Camp social-démocrate
Le leader européen du camp socialiste et social-démocrate est le Commissaire européen sortant à l’Emploi, le Luxembourgeois Nicolas Schmitt. L’objectif de Glucksmann et des siens est de le propulser à la tête de la Commission européenne, en remplacement de la sortante Ursula von der Leyen, candidate de la droite: «Ce qu’il faut, c’est renverser la table. La gauche doit et peut diriger l’Europe. Avec les écologistes et d’autres alliés, ce doit être notre priorité», nous expliquait-il en avril, sur le plateau de la chaîne parlementaire française.
L’Europe sociale? Celle d’un salaire minimum européen, de mesures d’accompagnement social pour amortir le choc de la décarbonation de l’économie, d’une taxation des multinationales et des plates-formes numériques, d’une taxe carbone aux frontières pour relocaliser les industries sur le Vieux Continent. Ironie de la politique? Tout ça ne colle guère au personnage Raphaël Glucksmann, mondialiste avéré, issu de la classe moyenne supérieure, sans réelles racines populaires, dont l’itinéraire est avant tout celui d'un parisien de l'élite intellectuelle.
Dérive Mélenchoniste
Reste le charisme, la dérive eurosceptique des Mélenchonistes englués dans leur soutien inconditionnel à la Palestine, l’espace ouvert en France par la droitisation accélérée d’Emmanuel Macron et de son parti «Renaissance». Avec son mouvement «Place Publique» lancé fin 2018, Raphaël Glucksmann voulait mordre sur l’électorat écologiste. Son alliance avec les socialistes, en 2019, lui a permis d’entrer au Parlement européen. Et voilà que cinq ans plus tard, les Verts sont à la traîne, loin derrière. Ils redoutent de ne pas atteindre les 5% indispensables pour avoir des élus.

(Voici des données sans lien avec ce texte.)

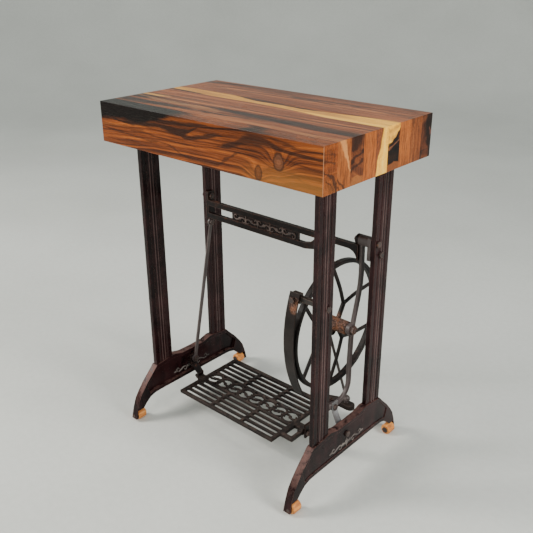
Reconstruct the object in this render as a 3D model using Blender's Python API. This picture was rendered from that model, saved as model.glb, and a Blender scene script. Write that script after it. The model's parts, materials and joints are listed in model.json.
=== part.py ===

Au niveau européen, les socialistes devraient maintenir leurs positions, et sans doute obtenir plus d’élus en France, en Italie et en Espagne. Il est peu probable qu’ils sortent vainqueurs du scrutin européen, mais ils auront fait mieux que résister. Un tremplin dont Raphaël Glucksmann, l’homme sans parti qui domine désormais le PS, entend bien se servir ensuite, en France, pour mobiliser tous les électeurs du centre gauche abandonnés par Emmanuel Macron. Et ulcérés par Jean-Luc Mélenchon.